Tapi yang jelas marxisme secara resmi tidak bisa berkutik lagi di Indonesia, sejak adanya Tap MPRS Nomor XXV/MPRS/1966 tentang pelarangan PKI dan Ajaran Marxisme-Leninisme. Itulah salah satu tantangan Indonesia di masa lalu yang berhasil diatasi: menumpas marxisme hingga ke level legislatif. Walau UUD 1945 menjamin kebebasan berpendapat di Indonesia secara lisan maupun tulisan.
Beda zaman, beda persoalan. Tantangan Indonesia tempo dulu adalah mengusir penjajah dan marxisme. Kini Indonesia berhadapan dengan merebaknya sektarianisme, berwujud pada konflik rumah ibadah, kekerasan terhadap kelompok minoritas dan main hakim sendiri demi mempertahankan ideologi. Sektarianisme jelas-jelas bertentangan dengan semangat yang terkandung dalam Pancasila, yakni Bhineka Tunggal Ika. Tentu Indonesia tidak mau tercabik-cabik oleh gerakan sektarianisme yang berasal dari dalam tubuhnya sendiri.
Dalam public lecture bertema "Pakistani Youth Role in Preventing Pro-Violence Ideology", tokoh muda Pakistan, Dr Hussain Mohi-Ud-Din Qadri, mengatakan bahwa Indonesia sebagai negara majemuk dengan beragam agama perlu melakukan langkah antisipatif terhadap menyebarnya paham sektarianisme. Dalam pengalaman di berbagai negara, termasuk Pakistan dan Indonesia, sektarianisme kerap menimbulkan konflik dan kekerasan di tengah masyarakat.
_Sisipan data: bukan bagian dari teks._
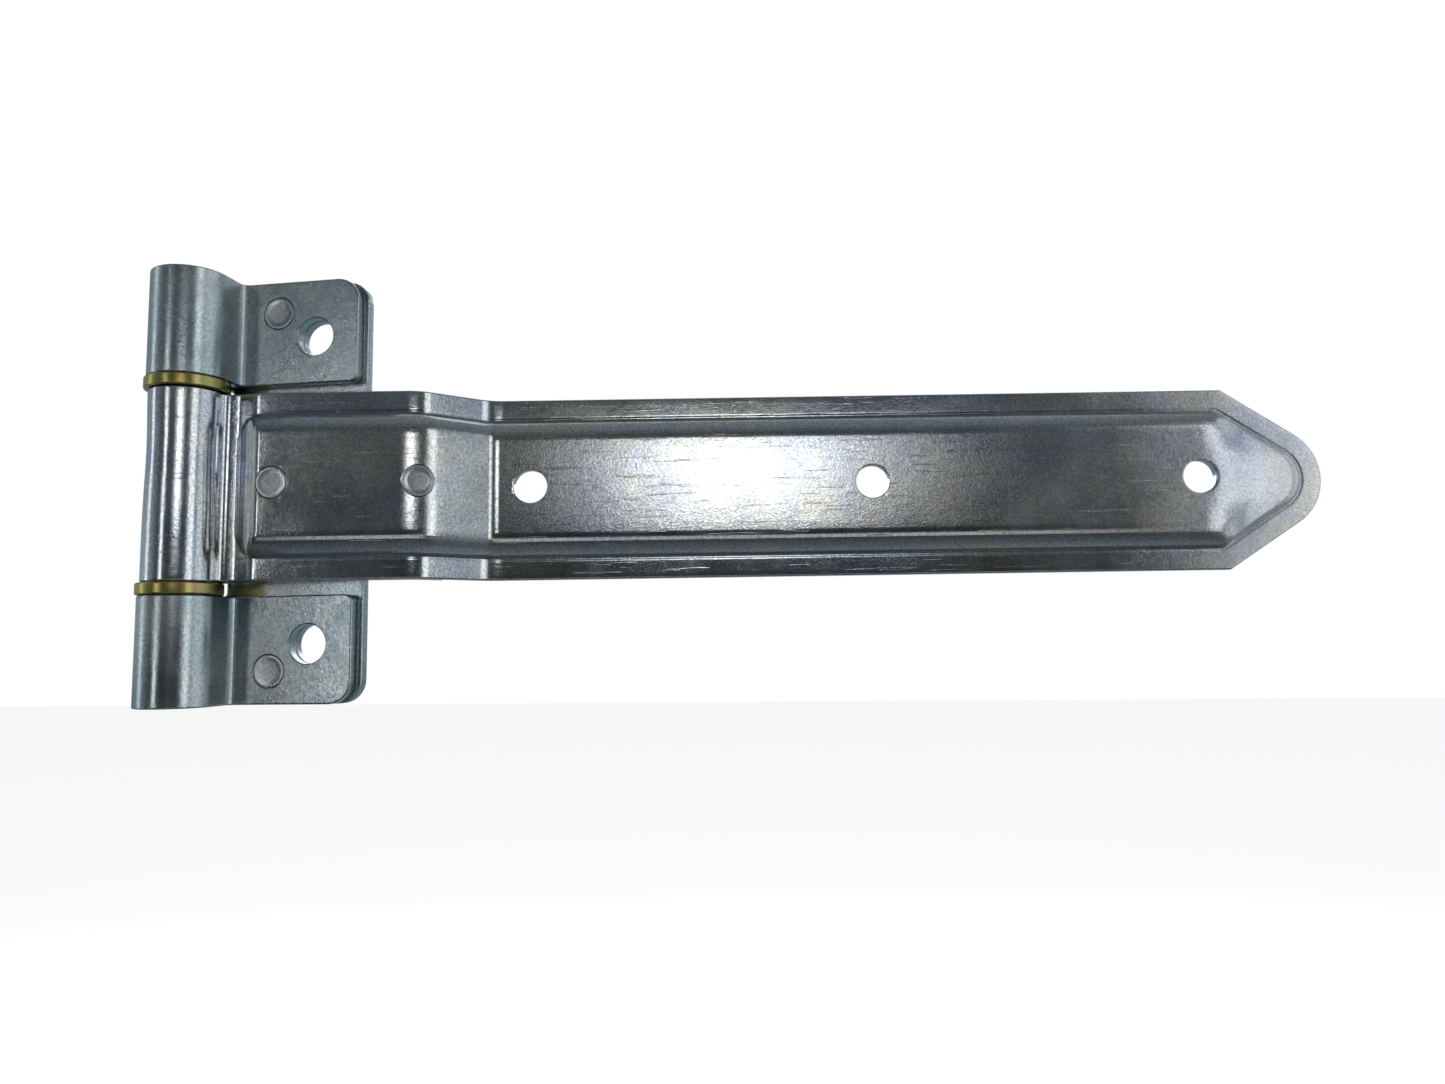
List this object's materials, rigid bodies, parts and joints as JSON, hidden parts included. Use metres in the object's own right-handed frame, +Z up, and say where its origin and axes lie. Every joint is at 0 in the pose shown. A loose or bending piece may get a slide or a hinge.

Langkah antisipatif yang patut pemerintah pertimbangkan adalah memasukkan sektarianisme dalam daftar aliran terlarang, sama halnya dengan marxisme. Serta, melarang ormas-ormas mengadopsi nilai-nilai sektarianisme. Sesuai dengan UU No 17 Tahun 2013 tentang Organisasi Kemasyarakatan, Pasal 59 ayat 4, menyebutkan, “Ormas dilarang menganut, mengembangkan, serta menyebarkan ajaran atau paham yang bertentangan dengan Pancasila.” Bila dulu Indonesia berhasil memusnahkan organisasi PKI dan paham marxismenya, Indonesia pun bisa melakukan hal yang sama kepada organisasi lainnya dan paham sektariasnisme mereka. Sebab baik PKI, marxisme dan organisasi sekterianisme sama-sama bertentangan dengan Pancasila sebagai ideologi dasar bagi negara Indonesia.